OBJECTIVE –
Reproduce each record exactly.

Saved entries
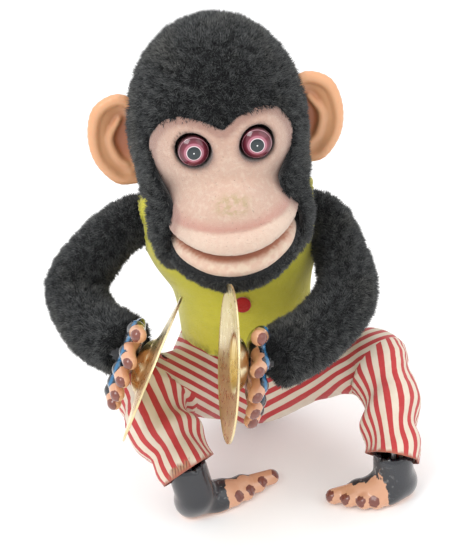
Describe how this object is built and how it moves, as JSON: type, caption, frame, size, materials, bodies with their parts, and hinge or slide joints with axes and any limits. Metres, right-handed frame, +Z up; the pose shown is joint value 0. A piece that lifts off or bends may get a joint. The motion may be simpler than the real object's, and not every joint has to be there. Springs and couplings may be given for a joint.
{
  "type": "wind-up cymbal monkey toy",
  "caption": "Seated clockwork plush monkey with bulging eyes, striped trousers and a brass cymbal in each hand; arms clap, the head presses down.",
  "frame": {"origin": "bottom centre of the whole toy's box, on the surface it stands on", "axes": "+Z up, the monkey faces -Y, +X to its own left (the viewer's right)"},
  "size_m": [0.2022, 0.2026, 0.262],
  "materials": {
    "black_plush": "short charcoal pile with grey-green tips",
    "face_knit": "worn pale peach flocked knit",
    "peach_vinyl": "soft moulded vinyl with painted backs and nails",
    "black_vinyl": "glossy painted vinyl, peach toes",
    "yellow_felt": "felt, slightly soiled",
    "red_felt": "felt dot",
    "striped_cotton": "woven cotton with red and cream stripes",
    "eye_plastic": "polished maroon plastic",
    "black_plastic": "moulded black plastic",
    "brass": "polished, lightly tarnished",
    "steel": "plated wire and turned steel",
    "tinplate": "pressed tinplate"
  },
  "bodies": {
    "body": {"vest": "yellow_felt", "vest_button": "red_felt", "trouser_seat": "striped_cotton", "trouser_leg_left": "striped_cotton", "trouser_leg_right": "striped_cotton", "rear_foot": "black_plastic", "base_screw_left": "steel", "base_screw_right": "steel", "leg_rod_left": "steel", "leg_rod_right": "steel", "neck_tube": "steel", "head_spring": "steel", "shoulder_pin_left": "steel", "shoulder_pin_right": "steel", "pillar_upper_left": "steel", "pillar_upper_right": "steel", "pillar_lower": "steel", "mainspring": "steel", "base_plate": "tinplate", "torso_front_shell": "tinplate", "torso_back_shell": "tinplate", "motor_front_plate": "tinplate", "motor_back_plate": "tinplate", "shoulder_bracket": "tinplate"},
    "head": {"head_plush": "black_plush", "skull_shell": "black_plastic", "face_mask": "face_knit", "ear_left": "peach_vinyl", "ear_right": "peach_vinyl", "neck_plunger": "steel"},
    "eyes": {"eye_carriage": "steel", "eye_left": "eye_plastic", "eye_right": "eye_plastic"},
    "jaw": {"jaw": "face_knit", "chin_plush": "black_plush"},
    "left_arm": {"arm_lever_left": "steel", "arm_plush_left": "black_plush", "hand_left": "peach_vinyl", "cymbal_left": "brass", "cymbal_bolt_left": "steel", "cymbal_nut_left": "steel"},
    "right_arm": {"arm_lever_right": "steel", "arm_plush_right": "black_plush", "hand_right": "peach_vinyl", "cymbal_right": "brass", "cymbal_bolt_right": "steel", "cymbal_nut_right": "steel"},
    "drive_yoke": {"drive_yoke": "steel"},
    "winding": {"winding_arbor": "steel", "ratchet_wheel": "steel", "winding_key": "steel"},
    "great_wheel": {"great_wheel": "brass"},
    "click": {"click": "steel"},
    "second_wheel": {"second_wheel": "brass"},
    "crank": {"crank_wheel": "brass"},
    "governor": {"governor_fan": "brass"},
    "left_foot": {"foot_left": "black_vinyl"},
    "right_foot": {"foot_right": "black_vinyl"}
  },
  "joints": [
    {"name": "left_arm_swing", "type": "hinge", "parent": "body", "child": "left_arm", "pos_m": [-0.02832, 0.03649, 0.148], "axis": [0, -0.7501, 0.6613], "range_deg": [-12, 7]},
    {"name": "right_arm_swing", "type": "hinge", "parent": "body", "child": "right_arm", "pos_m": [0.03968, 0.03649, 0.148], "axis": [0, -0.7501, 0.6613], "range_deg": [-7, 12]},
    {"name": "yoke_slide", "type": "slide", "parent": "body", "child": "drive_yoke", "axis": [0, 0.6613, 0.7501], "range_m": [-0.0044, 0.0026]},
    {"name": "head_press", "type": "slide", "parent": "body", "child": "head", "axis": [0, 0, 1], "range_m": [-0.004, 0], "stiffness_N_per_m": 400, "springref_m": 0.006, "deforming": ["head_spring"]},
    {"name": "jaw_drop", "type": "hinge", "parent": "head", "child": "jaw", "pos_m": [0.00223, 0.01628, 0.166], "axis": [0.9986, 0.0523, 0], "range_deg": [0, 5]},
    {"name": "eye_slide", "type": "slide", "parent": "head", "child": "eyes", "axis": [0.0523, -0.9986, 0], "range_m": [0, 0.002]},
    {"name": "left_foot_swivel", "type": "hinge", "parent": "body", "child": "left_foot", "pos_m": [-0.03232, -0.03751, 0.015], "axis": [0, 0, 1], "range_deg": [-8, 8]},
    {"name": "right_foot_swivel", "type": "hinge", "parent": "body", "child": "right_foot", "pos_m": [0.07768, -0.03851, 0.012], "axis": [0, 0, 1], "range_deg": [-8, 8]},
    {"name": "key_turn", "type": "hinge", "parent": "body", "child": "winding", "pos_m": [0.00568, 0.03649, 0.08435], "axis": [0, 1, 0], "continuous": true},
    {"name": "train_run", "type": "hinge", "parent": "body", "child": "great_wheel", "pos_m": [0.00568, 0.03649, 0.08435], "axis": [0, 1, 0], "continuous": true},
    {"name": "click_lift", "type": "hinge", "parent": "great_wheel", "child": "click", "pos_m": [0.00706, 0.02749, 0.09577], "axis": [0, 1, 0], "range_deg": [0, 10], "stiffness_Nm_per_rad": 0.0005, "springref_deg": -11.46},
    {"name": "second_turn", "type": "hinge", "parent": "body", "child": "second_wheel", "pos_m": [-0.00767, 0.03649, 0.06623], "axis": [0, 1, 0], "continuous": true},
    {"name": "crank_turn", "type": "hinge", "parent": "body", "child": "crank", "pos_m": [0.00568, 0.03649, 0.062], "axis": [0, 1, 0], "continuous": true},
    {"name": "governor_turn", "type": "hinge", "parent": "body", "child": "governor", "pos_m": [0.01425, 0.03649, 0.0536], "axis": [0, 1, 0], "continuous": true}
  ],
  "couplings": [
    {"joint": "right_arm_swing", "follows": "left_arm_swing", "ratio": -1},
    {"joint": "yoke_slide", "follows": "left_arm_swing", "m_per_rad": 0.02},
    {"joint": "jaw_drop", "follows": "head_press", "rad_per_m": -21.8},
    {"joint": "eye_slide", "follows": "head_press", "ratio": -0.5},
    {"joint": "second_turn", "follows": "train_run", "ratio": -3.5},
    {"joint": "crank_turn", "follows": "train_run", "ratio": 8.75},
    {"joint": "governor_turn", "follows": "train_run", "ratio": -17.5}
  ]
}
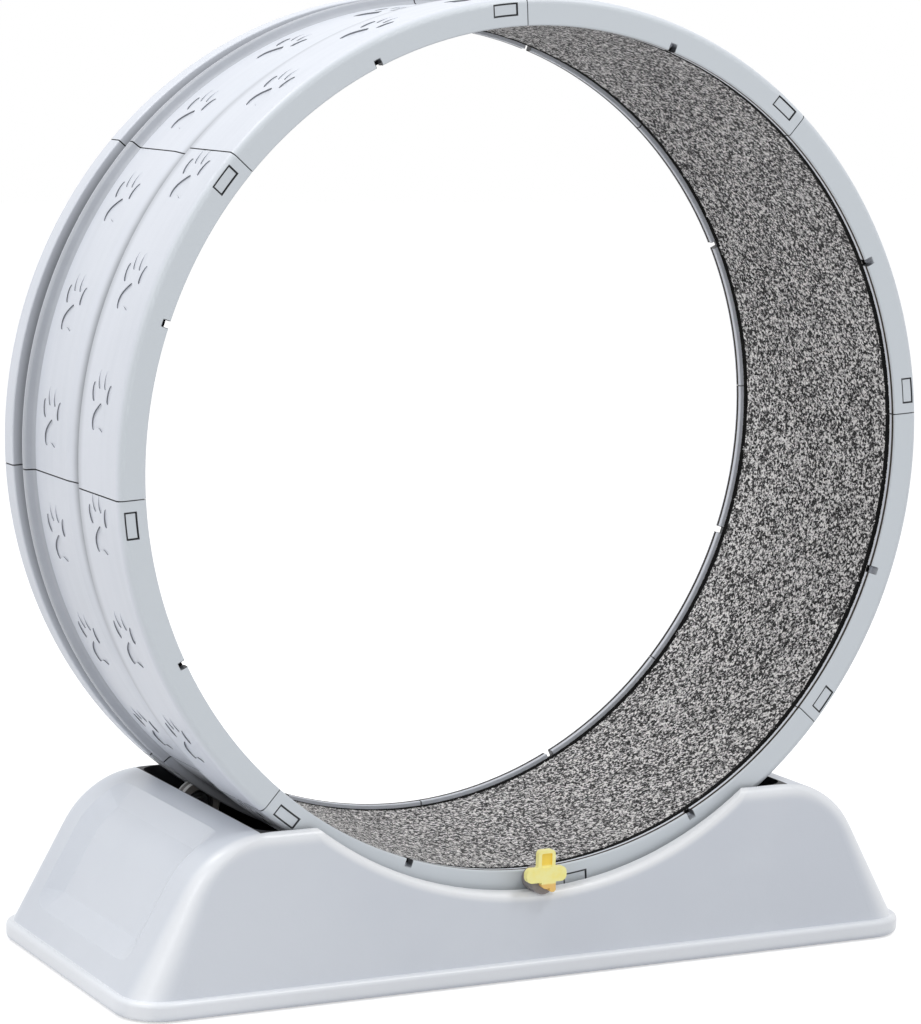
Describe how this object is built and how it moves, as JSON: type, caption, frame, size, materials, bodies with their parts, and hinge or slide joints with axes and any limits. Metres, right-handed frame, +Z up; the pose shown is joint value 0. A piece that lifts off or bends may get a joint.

RESULT –
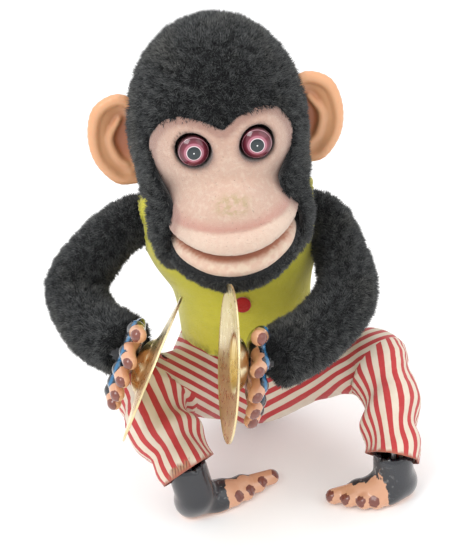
Describe how this object is built and how it moves, as JSON: type, caption, frame, size, materials, bodies with their parts, and hinge or slide joints with axes and any limits. Metres, right-handed frame, +Z up; the pose shown is joint value 0. A piece that lifts off or bends may get a joint. The motion may be simpler than the real object's, and not every joint has to be there. Springs and couplings may be given for a joint.
{
  "type": "wind-up cymbal monkey toy",
  "caption": "Seated clockwork plush monkey with bulging eyes, striped trousers and a brass cymbal in each hand; arms clap, the head presses down.",
  "frame": {"origin": "bottom centre of the whole toy's box, on the surface it stands on", "axes": "+Z up, the monkey faces -Y, +X to its own left (the viewer's right)"},
  "size_m": [0.2022, 0.2026, 0.262],
  "materials": {
    "black_plush": "short charcoal pile with grey-green tips",
    "face_knit": "worn pale peach flocked knit",
    "peach_vinyl": "soft moulded vinyl with painted backs and nails",
    "black_vinyl": "glossy painted vinyl, peach toes",
    "yellow_felt": "felt, slightly soiled",
    "red_felt": "felt dot",
    "striped_cotton": "woven cotton with red and cream stripes",
    "eye_plastic": "polished maroon plastic",
    "black_plastic": "moulded black plastic",
    "brass": "polished, lightly tarnished",
    "steel": "plated wire and turned steel",
    "tinplate": "pressed tinplate"
  },
  "bodies": {
    "body": {"vest": "yellow_felt", "vest_button": "red_felt", "trouser_seat": "striped_cotton", "trouser_leg_left": "striped_cotton", "trouser_leg_right": "striped_cotton", "rear_foot": "black_plastic", "base_screw_left": "steel", "base_screw_right": "steel", "leg_rod_left": "steel", "leg_rod_right": "steel", "neck_tube": "steel", "head_spring": "steel", "shoulder_pin_left": "steel", "shoulder_pin_right": "steel", "pillar_upper_left": "steel", "pillar_upper_right": "steel", "pillar_lower": "steel", "mainspring": "steel", "base_plate": "tinplate", "torso_front_shell": "tinplate", "torso_back_shell": "tinplate", "motor_front_plate": "tinplate", "motor_back_plate": "tinplate", "shoulder_bracket": "tinplate"},
    "head": {"head_plush": "black_plush", "skull_shell": "black_plastic", "face_mask": "face_knit", "ear_left": "peach_vinyl", "ear_right": "peach_vinyl", "neck_plunger": "steel"},
    "eyes": {"eye_carriage": "steel", "eye_left": "eye_plastic", "eye_right": "eye_plastic"},
    "jaw": {"jaw": "face_knit", "chin_plush": "black_plush"},
    "left_arm": {"arm_lever_left": "steel", "arm_plush_left": "black_plush", "hand_left": "peach_vinyl", "cymbal_left": "brass", "cymbal_bolt_left": "steel", "cymbal_nut_left": "steel"},
    "right_arm": {"arm_lever_right": "steel", "arm_plush_right": "black_plush", "hand_right": "peach_vinyl", "cymbal_right": "brass", "cymbal_bolt_right": "steel", "cymbal_nut_right": "steel"},
    "drive_yoke": {"drive_yoke": "steel"},
    "winding": {"winding_arbor": "steel", "ratchet_wheel": "steel", "winding_key": "steel"},
    "great_wheel": {"great_wheel": "brass"},
    "click": {"click": "steel"},
    "second_wheel": {"second_wheel": "brass"},
    "crank": {"crank_wheel": "brass"},
    "governor": {"governor_fan": "brass"},
    "left_foot": {"foot_left": "black_vinyl"},
    "right_foot": {"foot_right": "black_vinyl"}
  },
  "joints": [
    {"name": "left_arm_swing", "type": "hinge", "parent": "body", "child": "left_arm", "pos_m": [-0.02832, 0.03649, 0.148], "axis": [0, -0.7501, 0.6613], "range_deg": [-12, 7]},
    {"name": "right_arm_swing", "type": "hinge", "parent": "body", "child": "right_arm", "pos_m": [0.03968, 0.03649, 0.148], "axis": [0, -0.7501, 0.6613], "range_deg": [-7, 12]},
    {"name": "yoke_slide", "type": "slide", "parent": "body", "child": "drive_yoke", "axis": [0, 0.6613, 0.7501], "range_m": [-0.0044, 0.0026]},
    {"name": "head_press", "type": "slide", "parent": "body", "child": "head", "axis": [0, 0, 1], "range_m": [-0.004, 0], "stiffness_N_per_m": 400, "springref_m": 0.006, "deforming": ["head_spring"]},
    {"name": "jaw_drop", "type": "hinge", "parent": "head", "child": "jaw", "pos_m": [0.00223, 0.01628, 0.166], "axis": [0.9986, 0.0523, 0], "range_deg": [0, 5]},
    {"name": "eye_slide", "type": "slide", "parent": "head", "child": "eyes", "axis": [0.0523, -0.9986, 0], "range_m": [0, 0.002]},
    {"name": "left_foot_swivel", "type": "hinge", "parent": "body", "child": "left_foot", "pos_m": [-0.03232, -0.03751, 0.015], "axis": [0, 0, 1], "range_deg": [-8, 8]},
    {"name": "right_foot_swivel", "type": "hinge", "parent": "body", "child": "right_foot", "pos_m": [0.07768, -0.03851, 0.012], "axis": [0, 0, 1], "range_deg": [-8, 8]},
    {"name": "key_turn", "type": "hinge", "parent": "body", "child": "winding", "pos_m": [0.00568, 0.03649, 0.08435], "axis": [0, 1, 0], "continuous": true},
    {"name": "train_run", "type": "hinge", "parent": "body", "child": "great_wheel", "pos_m": [0.00568, 0.03649, 0.08435], "axis": [0, 1, 0], "continuous": true},
    {"name": "click_lift", "type": "hinge", "parent": "great_wheel", "child": "click", "pos_m": [0.00706, 0.02749, 0.09577], "axis": [0, 1, 0], "range_deg": [0, 10], "stiffness_Nm_per_rad": 0.0005, "springref_deg": -11.46},
    {"name": "second_turn", "type": "hinge", "parent": "body", "child": "second_wheel", "pos_m": [-0.00767, 0.03649, 0.06623], "axis": [0, 1, 0], "continuous": true},
    {"name": "crank_turn", "type": "hinge", "parent": "body", "child": "crank", "pos_m": [0.00568, 0.03649, 0.062], "axis": [0, 1, 0], "continuous": true},
    {"name": "governor_turn", "type": "hinge", "parent": "body", "child": "governor", "pos_m": [0.01425, 0.03649, 0.0536], "axis": [0, 1, 0], "continuous": true}
  ],
  "couplings": [
    {"joint": "right_arm_swing", "follows": "left_arm_swing", "ratio": -1},
    {"joint": "yoke_slide", "follows": "left_arm_swing", "m_per_rad": 0.02},
    {"joint": "jaw_drop", "follows": "head_press", "rad_per_m": -21.8},
    {"joint": "eye_slide", "follows": "head_press", "ratio": -0.5},
    {"joint": "second_turn", "follows": "train_run", "ratio": -3.5},
    {"joint": "crank_turn", "follows": "train_run", "ratio": 8.75},
    {"joint": "governor_turn", "follows": "train_run", "ratio": -17.5}
  ]
}
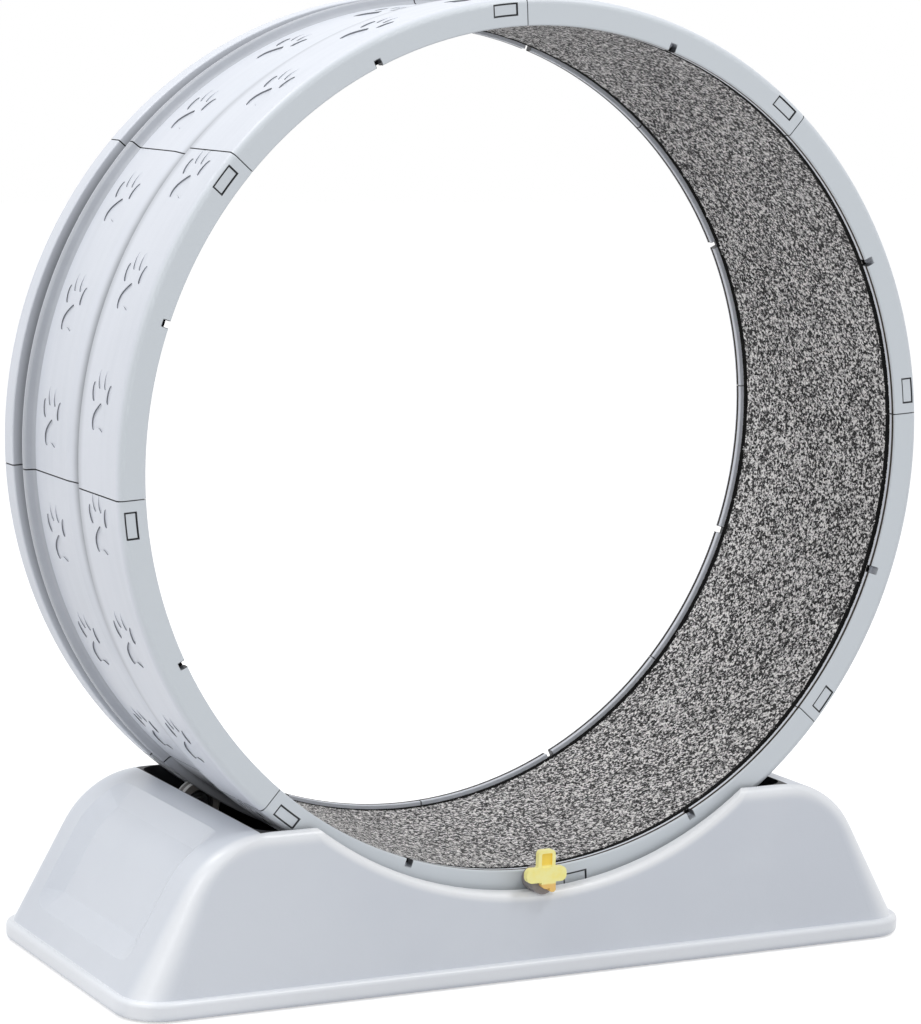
Describe how this object is built and how it moves, as JSON: type, caption, frame, size, materials, bodies with their parts, and hinge or slide joints with axes and any limits. Metres, right-handed frame, +Z up; the pose shown is joint value 0. A piece that lifts off or bends may get a joint.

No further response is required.